At bedtime, Israel piled all his stuffed animals on his pillow in a semi-circle around his head. He made sure a choice few of them were covered up and looked around at them all before settling among them under the covers himself. Eden had her favorite "Pig-pig" and a rotation of other special animals. It's anyone's guess which one she really wants on any particular trip to bed, but once it's found, she lays it beside her and is perfectly ready for sleep. Of course, blankets are part of the ritual here, too. For Eden it means knowing whether she wants to be covered up or not. For Israel, it's always the same: sheet, baby quilt, favorite fuzzy blue blanket on top. These things have become such habits they remind me of the way a dog circles before laying down or a cat kneads her bedding before laying down.

This morning, Israel would not stop asking me about it until I told him that Barker Bear is STILL my favorite stuffed animal. In a 3-year old's world, everyone has to have a favorite stuffed animal, I guess. Having something you take care of must be a way of letting people know you'll do your best to take care of them, too.

Sunday, October 3, 2010

7th anniversary trip

This weekend, thanks to the generosity of family and friends, Pat and I were able to get away to our "yearly" camping trip. (I say "yearly" because it has not happened since the kids were born.) For our anniversary, our favorite thing to do is to spend a night camping in Red River Gorge.

This was our first time being just the two of us without our kids. (Yes, we also left them in the capable care of my parents a couple weeks ago, but that was to go to a conference with thousands of people and we shared a hotel room with friends of ours. Not the same.) I was looking forward to being out in the woods -- my favorite woods -- with just me, Pat, God, and the trees. We spent the first night in a cabin, since we arrived after dark. It was a perfect little cabin with no electricity or running water, but a gas stove we could turn on to keep warm. It was glorious waking up in the woods the next morning! I even liked the little outhouse!

~waking up in the woods~

We spent the next day finding a camp site, since ours was taken. Pat kept reminding me that it's not "ours," but I still say it is. It can be a lot of other people's, too, as it obviously was this weekend, but it's still ours. We found a new, nice camp site and went on a new trail, and they were both just fine. But they weren't our favorite camp site and our favorite trail. Pat kept feeling anxious about always doing the same thing every year, and I was curious, too, since the forest is large and there are many trails through it.

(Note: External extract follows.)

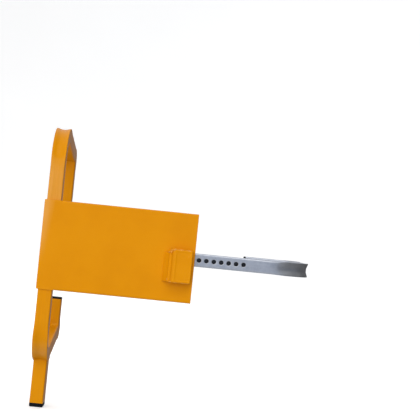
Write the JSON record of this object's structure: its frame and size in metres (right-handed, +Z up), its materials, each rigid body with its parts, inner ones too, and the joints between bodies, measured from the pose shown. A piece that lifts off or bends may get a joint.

But after trying the new, we went back to the old favorite trail (Rough Trail, west of 715, for those familiar with the area) the next morning. It's kind of nice to be affirmed in your belief that you had already found the best..for both of us, I think.

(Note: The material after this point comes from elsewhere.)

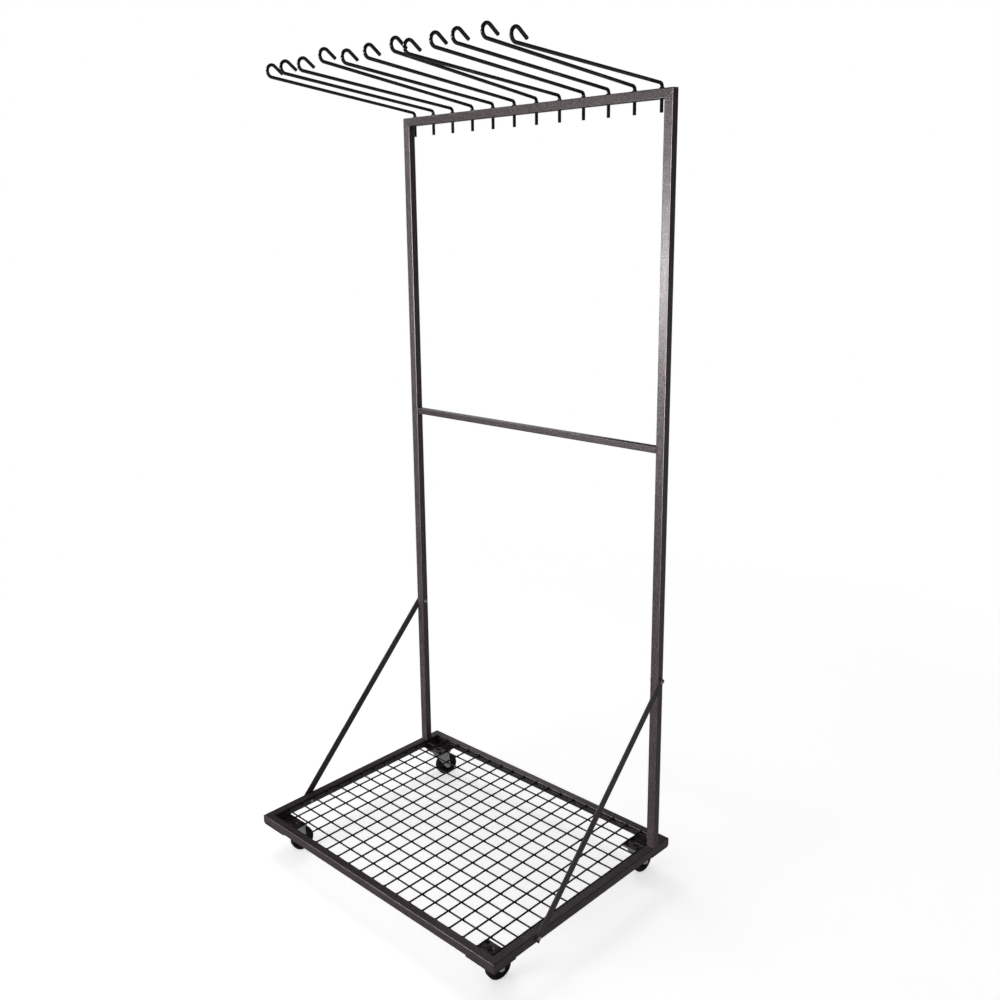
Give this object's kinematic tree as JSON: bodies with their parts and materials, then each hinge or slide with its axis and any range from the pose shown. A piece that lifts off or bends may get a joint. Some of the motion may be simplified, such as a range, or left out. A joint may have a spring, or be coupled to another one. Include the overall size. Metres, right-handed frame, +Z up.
{
  "type": "mobile display rack with swing arms",
  "caption": "Free-standing display rack: square-tube uprights on a wheeled wire-mesh base, with hooked rod arms that swing on pins along the top bar.",
  "frame": {"origin": "on the floor, under the middle of the base rails' outline", "axes": "+Z up, +X to the right seen from the front, +Y to the back; the arms reach towards -Y"},
  "size_m": [0.986, 0.7701, 2.3692],
  "materials": {
    "frame_coat": "dark bronze hammertone powder coat",
    "deck_coat": "satin black powder coat",
    "arm_coat": "gloss black",
    "zinc": "bright zinc plate",
    "wheel_hub": "moulded black plastic",
    "tyre": "satin rubber"
  },
  "bodies": {
    "frame": {"front_rail": "frame_coat", "back_rail": "frame_coat", "left_rail": "frame_coat", "right_rail": "frame_coat", "deck_cross_wires": "deck_coat", "deck_long_wires": "deck_coat", "corner_plates": "frame_coat", "left_foot_spigot": "frame_coat", "right_foot_spigot": "frame_coat", "left_lower_post": "frame_coat", "right_lower_post": "frame_coat", "left_splice_sleeve": "frame_coat", "right_splice_sleeve": "frame_coat", "left_upper_post": "frame_coat", "right_upper_post": "frame_coat", "top_bar": "frame_coat", "mid_bar": "frame_coat", "left_brace": "frame_coat", "right_brace": "frame_coat", "brace_bolts": "zinc", "brace_nuts": "zinc", "pin_washers": "deck_coat", "caster_top_plates": "zinc", "swivel_bearings": "zinc", "caster_kingpins": "deck_coat", "caster_plate_bolts": "deck_coat", "caster_plate_nuts": "deck_coat"},
    "arm_01": {"arm_01": "arm_coat"},
    "arm_02": {"arm_02": "arm_coat"},
    "arm_03": {"arm_03": "arm_coat"},
    "arm_04": {"arm_04": "arm_coat"},
    "arm_05": {"arm_05": "arm_coat"},
    "arm_06": {"arm_06": "arm_coat"},
    "arm_07": {"arm_07": "arm_coat"},
    "arm_08": {"arm_08": "arm_coat"},
    "arm_09": {"arm_09": "arm_coat"},
    "arm_10": {"arm_10": "arm_coat"},
    "arm_11": {"arm_11": "arm_coat"},
    "arm_12": {"arm_12": "arm_coat"},
    "caster_front_left": {"fork_front_left": "zinc", "axle_bolt_front_left": "zinc", "axle_nut_front_left": "zinc"},
    "wheel_front_left": {"hub_front_left": "wheel_hub", "tyre_front_left": "tyre"},
    "caster_front_right": {"fork_front_right": "zinc", "axle_bolt_front_right": "zinc", "axle_nut_front_right": "zinc"},
    "wheel_front_right": {"hub_front_right": "wheel_hub", "tyre_front_right": "tyre"},
    "caster_back_left": {"fork_back_left": "zinc", "axle_bolt_back_left": "zinc", "axle_nut_back_left": "zinc"},
    "wheel_back_left": {"hub_back_left": "wheel_hub", "tyre_back_left": "tyre"},
    "caster_back_right": {"fork_back_right": "zinc", "axle_bolt_back_right": "zinc", "axle_nut_back_right": "zinc"},
    "wheel_back_right": {"hub_back_right": "wheel_hub", "tyre_back_right": "tyre"}
  },
  "joints": [
    {"name": "arm_01_swing", "type": "hinge", "parent": "frame", "child": "arm_01", "pos_m": [-0.4455, 0.3193, 2.2314], "axis": [0, 0, 1], "range_deg": [-78, 3]},
    {"name": "arm_02_swing", "type": "hinge", "parent": "frame", "child": "arm_02", "pos_m": [-0.3645, 0.3193, 2.2314], "axis": [0, 0, 1], "range_deg": [-68.64, 2.64]},
    {"name": "arm_03_swing", "type": "hinge", "parent": "frame", "child": "arm_03", "pos_m": [-0.2835, 0.3193, 2.2314], "axis": [0, 0, 1], "range_deg": [-59.28, 2.28]},
    {"name": "arm_04_swing", "type": "hinge", "parent": "frame", "child": "arm_04", "pos_m": [-0.2025, 0.3193, 2.2314], "axis": [0, 0, 1], "range_deg": [-49.92, 1.92]},
    {"name": "arm_05_swing", "type": "hinge", "parent": "frame", "child": "arm_05", "pos_m": [-0.1215, 0.3193, 2.2314], "axis": [0, 0, 1], "range_deg": [-40.56, 1.56]},
    {"name": "arm_06_swing", "type": "hinge", "parent": "frame", "child": "arm_06", "pos_m": [-0.0405, 0.3193, 2.2314], "axis": [0, 0, 1], "range_deg": [-31.2, 1.2]},
    {"name": "arm_07_swing", "type": "hinge", "parent": "frame", "child": "arm_07", "pos_m": [0.0405, 0.3193, 2.2314], "axis": [0, 0, 1], "range_deg": [-1.2, 31.2]},
    {"name": "arm_08_swing", "type": "hinge", "parent": "frame", "child": "arm_08", "pos_m": [0.1215, 0.3193, 2.2314], "axis": [0, 0, 1], "range_deg": [-1.56, 40.56]},
    {"name": "arm_09_swing", "type": "hinge", "parent": "frame", "child": "arm_09", "pos_m": [0.2025, 0.3193, 2.2314], "axis": [0, 0, 1], "range_deg": [-1.92, 49.92]},
    {"name": "arm_10_swing", "type": "hinge", "parent": "frame", "child": "arm_10", "pos_m": [0.2835, 0.3193, 2.2314], "axis": [0, 0, 1], "range_deg": [-2.28, 59.28]},
    {"name": "arm_11_swing", "type": "hinge", "parent": "frame", "child": "arm_11", "pos_m": [0.3645, 0.3193, 2.2314], "axis": [0, 0, 1], "range_deg": [-2.64, 68.64]},
    {"name": "arm_12_swing", "type": "hinge", "parent": "frame", "child": "arm_12", "pos_m": [0.4455, 0.3193, 2.2314], "axis": [0, 0, 1], "range_deg": [-3, 78]},
    {"name": "front_left_swivel", "type": "hinge", "parent": "frame", "child": "caster_front_left", "pos_m": [-0.4145, -0.3219, 0.0843], "axis": [0, 0, 1], "continuous": true},
    {"name": "front_left_roll", "type": "hinge", "parent": "caster_front_left", "child": "wheel_front_left", "pos_m": [-0.41088, -0.29615, 0.0375], "axis": [-0.9903, 0.1392, 0], "continuous": true},
    {"name": "front_right_swivel", "type": "hinge", "parent": "frame", "child": "caster_front_right", "pos_m": [0.4145, -0.3219, 0.0843], "axis": [0, 0, 1], "continuous": true},
    {"name": "front_right_roll", "type": "hinge", "parent": "caster_front_right", "child": "wheel_front_right", "pos_m": [0.41946, -0.29638, 0.0375], "axis": [-0.9816, 0.1908, 0], "continuous": true},
    {"name": "back_left_swivel", "type": "hinge", "parent": "frame", "child": "caster_back_left", "pos_m": [-0.4145, 0.3219, 0.0843], "axis": [0, 0, 1], "continuous": true},
    {"name": "back_left_roll", "type": "hinge", "parent": "caster_back_left", "child": "wheel_back_left", "pos_m": [-0.40647, 0.34663, 0.0375], "axis": [-0.9511, 0.309, 0], "continuous": true},
    {"name": "back_right_swivel", "type": "hinge", "parent": "frame", "child": "caster_back_right", "pos_m": [0.4145, 0.3219, 0.0843], "axis": [0, 0, 1], "continuous": true},
    {"name": "back_right_roll", "type": "hinge", "parent": "caster_back_right", "child": "wheel_back_right", "pos_m": [0.41631, 0.34784, 0.0375], "axis": [-0.9976, 0.0698, 0], "continuous": true}
  ],
  "couplings": [
    {"joint": "arm_02_swing", "follows": "arm_01_swing", "ratio": 0.88},
    {"joint": "arm_03_swing", "follows": "arm_01_swing", "ratio": 0.76},
    {"joint": "arm_04_swing", "follows": "arm_01_swing", "ratio": 0.64},
    {"joint": "arm_05_swing", "follows": "arm_01_swing", "ratio": 0.52},
    {"joint": "arm_06_swing", "follows": "arm_01_swing", "ratio": 0.4},
    {"joint": "arm_07_swing", "follows": "arm_12_swing", "ratio": 0.4},
    {"joint": "arm_08_swing", "follows": "arm_12_swing", "ratio": 0.52},
    {"joint": "arm_09_swing", "follows": "arm_12_swing", "ratio": 0.64},
    {"joint": "arm_10_swing", "follows": "arm_12_swing", "ratio": 0.76},
    {"joint": "arm_11_swing", "follows": "arm_12_swing", "ratio": 0.88}
  ]
}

I am not sure what I expected from the weekend. We prayed when we got there, inviting God into the time and we tried to listen for Him all weekend. I may have expected to hear something new from Him. I often feel I hear His voice in the rustling of many leaves. But I didn't hear the new direction for the next year of our marriage or anything like that. We read through some of the note cards we received on our wedding day (maybe we even read yours...). We re-read our vows to each other. We talked through some of the bests and worsts of the last seven years. We recounted lives ended and lives begun. We spent time silently being together and listening in some of our favorite places. We listened to music that has been meaningful to us over the years. It was nice.

~where we read our vows~

But I didn't hear anything life-changing. There are things we hope to do better going forward, of course, but nothing crazy. What was apparent, though, in reading cards from people and our vows, is that we're still about the things we've always been about. On the day I first read the cards or first wrote the vows, I may have imagined the life's work referenced in them to happen with that group there rather than this group here or in that way rather than in this way, but it's amazing and comforting that, with all that has changed (neighborhood, church, kids, friends, culture, etc.) there is so much that hasn't changed (working with kids, opening our home to others, being concerned with being good neighbors, and having our life's mission being about reconciliation, which was the theme for our wedding).

So often I feel like I have become merely the things I do. I don't know if it's the work that we do, the fact that we have young kids, or just human nature, but so often I get caught up in "I do this," and "I do that," that I forget that I am a person apart from those things. And Pat is a person apart from the things he does. This weekend, remembering all the things and people we love, we could just be ourselves apart from having to do anything. (And this is even to the point of setting aside the "having" to remember or document to share later!) It was good to be able to get away from responsibilities to just be ourselves, apart from the things we do, with which we too easily identify. It was good to find that we are still the same people we've known and still on the track God apparently had in mind from the foundation of our marriage.

We count ourselves blessed by God's faithfulness and your friendship, for some of you stood with us on that day seven years ago and others of you we had not even imagined! We are glad to be in this together.